There are other differences between Arenaball and Rozelleball. Each side has only eight men: The offense is missing the two tackles and a tight end, none of whom anybody ever watches anyway; eliminated from the defense are a couple of linebackers and a down lineman, which doesn't make any difference, either, except to their mothers. Only one player may blitz per play, and six of the eight players must play both ways. Everyone on offense is eligible to catch a pass except the center and one of the interior linemen. Punting is banned, as are zone defenses. These factors combine to produce amazing scores. A fortnight ago Denver edged Washington 73-57 in a game in which winning quarterback Whit Taylor threw 10 touchdown passes. Losing coach Bob Harrison groused, "When you score 57 points, you generally expect to win." Not in Arenaball. Nothing is expected in Arenaball, except the unexpected.

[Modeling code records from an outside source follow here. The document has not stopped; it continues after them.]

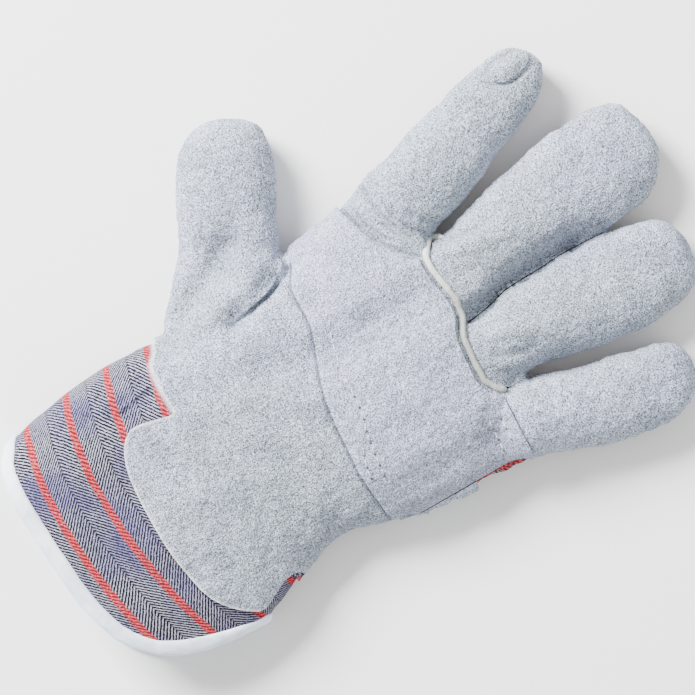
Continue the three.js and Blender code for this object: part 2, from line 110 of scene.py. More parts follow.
# Finger sections. along: share of the length. left and right: shares of the width. top, bottom: of the height.
FINGER_COLUMNS = "along left right top bottom"
FINGERS = {
    "thumb": (THUMB, table(FINGER_COLUMNS, [
        (-0.25, 0.72, 0.5, 0.95, 0.15),
        (0.0, 0.68, 0.58, 1.06, 0.07),
        (0.15, 0.59, 0.56, 1.06, 0.02),
        (0.3, 0.53, 0.49, 1.0, 0),
        (0.5, 0.525, 0.475, 0.97, 0),
        (0.7, 0.51, 0.485, 0.95, 0),
        (0.82, 0.475, 0.45, 0.92, 0),
        (0.9, 0.4, 0.4, 0.86, 0.02),
        (0.96, 0.29, 0.32, 0.76, 0.08),
        (0.99, 0.16, 0.2, 0.62, 0.2),
    ])),
    "index": (INDEX, table(FINGER_COLUMNS, [
        (-0.12, 0.46, 0.44, 0.85, 0.1),
        (0.1, 0.525, 0.5, 1.1, 0.06),
        (0.25, 0.513, 0.485, 1.04, 0.01),
        (0.42, 0.51, 0.47, 0.98, 0),
        (0.6, 0.488, 0.41, 0.94, 0),
        (0.78, 0.462, 0.362, 0.88, 0),
        (0.87, 0.413, 0.316, 0.83, 0.02),
        (0.93, 0.35, 0.24, 0.76, 0.07),
        (0.97, 0.245, 0.165, 0.68, 0.15),
        (0.99, 0.12, 0.1, 0.58, 0.25),
    ])),
    "middle": (MIDDLE, table(FINGER_COLUMNS, [
        (-0.12, 0.38, 0.4, 0.95, 0.1),
        (0.1, 0.39, 0.43, 1.08, 0.06),
        (0.22, 0.415, 0.42, 1.05, 0.01),
        (0.38, 0.48, 0.42, 1.0, 0),
        (0.55, 0.517, 0.44, 0.97, 0),
        (0.72, 0.53, 0.46, 0.95, 0),
        (0.84, 0.508, 0.44, 0.9, 0.01),
        (0.92, 0.457, 0.35, 0.82, 0.06),
        (0.97, 0.345, 0.2, 0.7, 0.15),
        (0.99, 0.2, 0.12, 0.58, 0.25),
    ])),
    "ring": (RING, table(FINGER_COLUMNS, [
        (-0.12, 0.38, 0.44, 0.95, 0.1),
        (0.1, 0.4, 0.48, 1.1, 0.06),
        (0.22, 0.46, 0.4, 1.1, 0.01),
        (0.38, 0.52, 0.465, 1.05, 0),
        (0.55, 0.53, 0.508, 1.02, 0),
        (0.72, 0.49, 0.512, 0.98, 0),
        (0.84, 0.458, 0.465, 0.92, 0.01),
        (0.92, 0.395, 0.4, 0.84, 0.06),
        (0.97, 0.26, 0.275, 0.7, 0.15),
        (0.99, 0.14, 0.15, 0.58, 0.25),
    ])),
    "little": (LITTLE, table(FINGER_COLUMNS, [
        (-0.15, 0.38, 0.4, 0.78, 0.12),
        (0.1, 0.46, 0.462, 1.08, 0.06),
        (0.25, 0.42, 0.51, 1.03, 0.01),
        (0.42, 0.38, 0.565, 0.98, 0),
        (0.6, 0.385, 0.58, 0.95, 0),
        (0.76, 0.365, 0.55, 0.9, 0),
        (0.86, 0.35, 0.485, 0.84, 0.02),
        (0.93, 0.31, 0.375, 0.76, 0.07),
        (0.97, 0.22, 0.24, 0.68, 0.15),
        (0.99, 0.12, 0.13, 0.58, 0.25),
    ])),
}

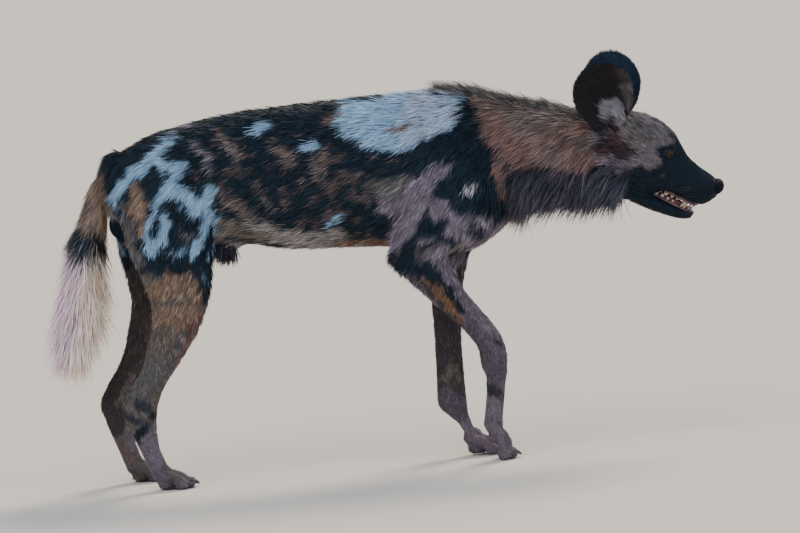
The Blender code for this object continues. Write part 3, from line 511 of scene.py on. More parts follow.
# Guides of each part: x, z, direction of the lie in x and z, hair length, depth of the coat, lift in degrees.
# The head's and the jaw's are in the head's own frame, the others in the solids'. Lengths in millimetres.
lie = {
    "torso": (
        (0.225, 0.63, -1.0, -0.15, 34, 8, 17), (0.10, 0.64, -1.0, -0.05, 30, 7, 14),
        (-0.10, 0.64, -1.0, -0.05, 26, 6, 12), (-0.30, 0.62, -1.0, -0.15, 24, 6, 12),
        (-0.43, 0.56, -0.8, -0.8, 22, 5, 12), (0.16, 0.54, -0.6, -0.8, 22, 6, 11),
        (0.14, 0.44, -0.40, -0.95, 18, 5, 10), (0.02, 0.54, -0.95, -0.35, 24, 6, 12),
        (-0.14, 0.53, -0.95, -0.40, 24, 6, 12), (-0.20, 0.43, -1.0, -0.20, 26, 6, 13),
        (-0.04, 0.40, -1.0, -0.12, 24, 6, 12), (-0.34, 0.53, -0.70, -0.70, 22, 5, 11),
        (-0.34, 0.43, -0.35, -0.95, 18, 4, 10), (-0.42, 0.46, -0.30, -0.95, 20, 4, 12),
        (0.25, 0.50, -0.35, -0.95, 30, 8, 16), (-0.25, 0.41, -0.6, -0.6, 24, 4, 16),
    ),
    "neck": (
        (0.26, 0.62, -1.0, -0.20, 38, 9, 17), (0.35, 0.60, -1.0, -0.25, 38, 9, 18),
        (0.43, 0.55, -0.9, -0.5, 34, 8, 18), (0.30, 0.53, -0.90, -0.50, 38, 9, 15),
        (0.40, 0.50, -0.80, -0.60, 38, 9, 16), (0.36, 0.44, -0.75, -0.85, 46, 9, 24),
        (0.28, 0.44, -0.75, -0.85, 44, 9, 22), (0.43, 0.45, -0.80, -0.70, 38, 8, 22),
    ),
    "head": (
        (0.13, 0.00, -1.0, 0.05, 5, 0.8, 10), (0.08, 0.02, -1.0, 0.10, 7, 1.0, 10),
        (0.045, 0.045, -1.0, 0.25, 9, 1.6, 13), (0.00, 0.055, -1.0, 0.10, 15, 3.0, 15),
        (-0.07, 0.03, -1.0, -0.10, 24, 6, 16), (-0.05, -0.02, -1.0, -0.25, 22, 5, 15),
        (0.00, -0.02, -1.0, -0.15, 15, 3.0, 13), (-0.05, -0.07, -1.0, -0.45, 28, 6, 17),
        (0.04, -0.02, -1.0, -0.10, 8, 1.4, 11),
    ),
    "lower_jaw": (
        (0.12, -0.065, -1.0, 0.0, 5, 0.8, 10), (0.06, -0.075, -1.0, -0.05, 9, 1.4, 13),
        (0.00, -0.08, -1.0, -0.15, 18, 4, 16),
    ),
    "fore_leg": (
        (0.15, 0.34, -0.35, -1.0, 15, 3, 10), (0.17, 0.25, 0.05, -1.0, 11, 2.2, 9),
        (0.20, 0.15, 0.0, -1.0, 9, 1.8, 9),
    ),
    "hind_leg": (
        (-0.32, 0.38, -0.25, -1.0, 17, 3.5, 10), (-0.33, 0.30, -0.35, -1.0, 15, 3, 10),
        (-0.40, 0.18, -0.35, -1.0, 11, 2.2, 9), (-0.42, 0.13, 0.10, -1.0, 9, 1.8, 9),
    ),
    "fore_foot": ((0.20, 0.12, 0.10, -1.0, 8, 1.4, 9), (0.22, 0.03, 0.85, -0.5, 6, 1.0, 9)),
    "hind_foot": ((-0.41, 0.08, 0.25, -1.0, 8, 1.4, 9), (-0.36, 0.02, 0.9, -0.45, 6, 1.0, 9)),
    "tail": (
        (-0.42, 0.57, -0.55, -0.85, 26, 1, 14), (-0.455, 0.50, -0.40, -0.95, 36, 0.8, 20),
        (-0.485, 0.43, -0.30, -1.0, 56, 0.5, 32), (-0.495, 0.35, -0.28, -1.0, 78, 0.3, 36),
        (-0.515, 0.28, -0.22, -1.0, 72, 0.2, 30), (-0.530, 0.24, -0.15, -1.0, 52, 0.1, 18),
    ),
    "sheath": ((-0.25, 0.40, -0.35, -1.0, 30, 1, 20),),
}
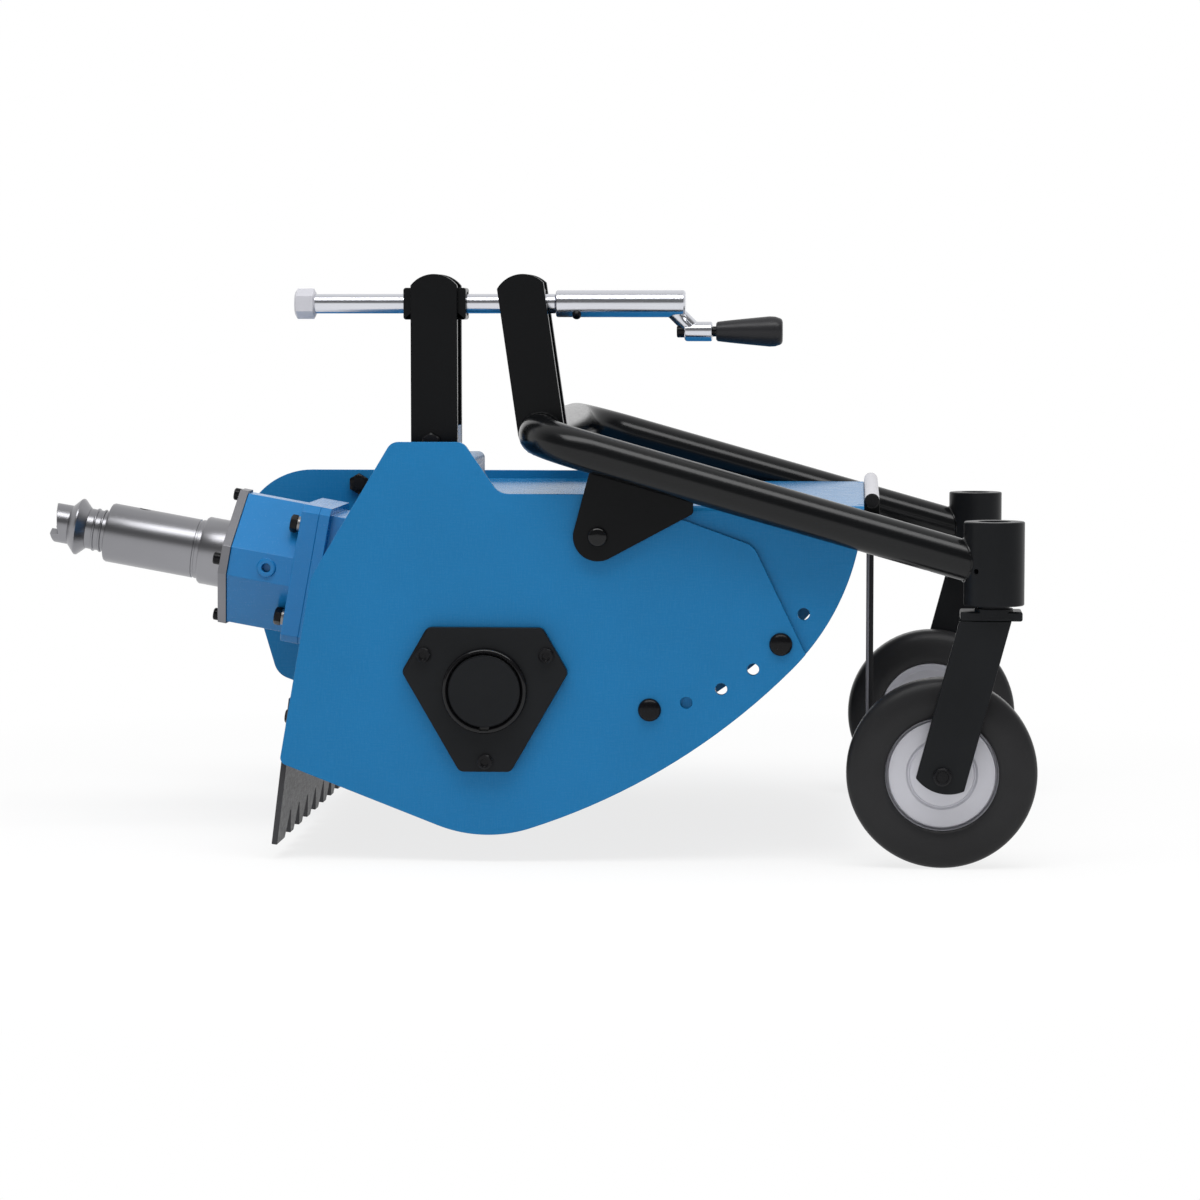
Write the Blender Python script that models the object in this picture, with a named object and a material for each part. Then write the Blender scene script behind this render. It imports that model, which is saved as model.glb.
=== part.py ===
"""Front mounted hammer knife mower for a walking tractor, 60 cm wide.

Frame of the model: metres, +X is the way the machine travels, +Y its far side,
+Z up, with the ground at z = 0 under the two castor wheels. The drive comes in
from the rear (-X) through a claw coupling, turns a corner in a bevel gearbox,
runs to the far side and drives the hammer rotor by a belt. A bent tube frame on
two castor wheels carries the front, and a crank screw sets its height.
"""

from math import acos, asin, atan2, ceil, cos, pi, radians, sin, sqrt, tan

import bmesh
import bpy
from mathutils import Matrix, Vector

# Clearances
GAP = 0.0003  # left between two pieces that sit on each other
RUN = 0.0004  # radial play of a shaft in its bore
BOLT_PLAY = 0.0003  # radial play of a bolt in its hole
PAST = 0.010  # how far a cutter runs past the face that it cuts
EDGE_BREAK = 0.001  # chamfer on a turned edge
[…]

"It still is football," says the Arena Football League's executive director, Darrel (Mouse) Davis. "Guys get knocked on their butts and it looks like real football." So why have this knockoff product? "Because people laugh and scratch and scream and yell and have fun," says Davis.
Indeed, if you go to the game with the proper party attitude—i.e., if you leave your NFL seriousness at home—Arena-ball is exciting. It's a splendid summertime filler. In Denver the Pittsburgh Gladiators whipped the Dynamite 49-32, but even the losers had fun because it was fast-break football. It was, said Pittsburgh coach Joe Haering, "two and one-half hours of two-minute drill."
Arenaball is the brainchild of Jim Foster, 36, a former promotion manager with the NFL and executive with the Arizona Wranglers and Chicago Blitz of the USFL. What Foster has tried to do is eliminate the boring aspects of the sport and accentuate the positive ones. Hence, he has created a game that features throwing on almost every down (between them, Pittsburgh and Denver passed 73 times and ran nine times) and big wallops by defensive backs.
Somewhere George Halas is smiling just a little over Arenaball. Vince Lombardi isn't, but he has sent word that he likes the one-platoon, tough-guy nature of the game. According to Foster, the two-way provision guarantees that the league will attract "undersized, well-rounded overachievers who don't fit into the specialization of the NFL." In short, he says, Arenaball marks "the return of the iron man to pro football."
You have to hand it to the Arenaball folks for putting a new spin on an old idea rather than blindly pouring more money down the Rozelleball rat hole. Arenaball doesn't try to compete with the NFL. It is, as one writer put it, "flea market football with everything reduced." It also is, pure and simple, entertainment, a classic example of something to do when there's nothing to do and something for ESPN to put on the tube instead of another fishing show.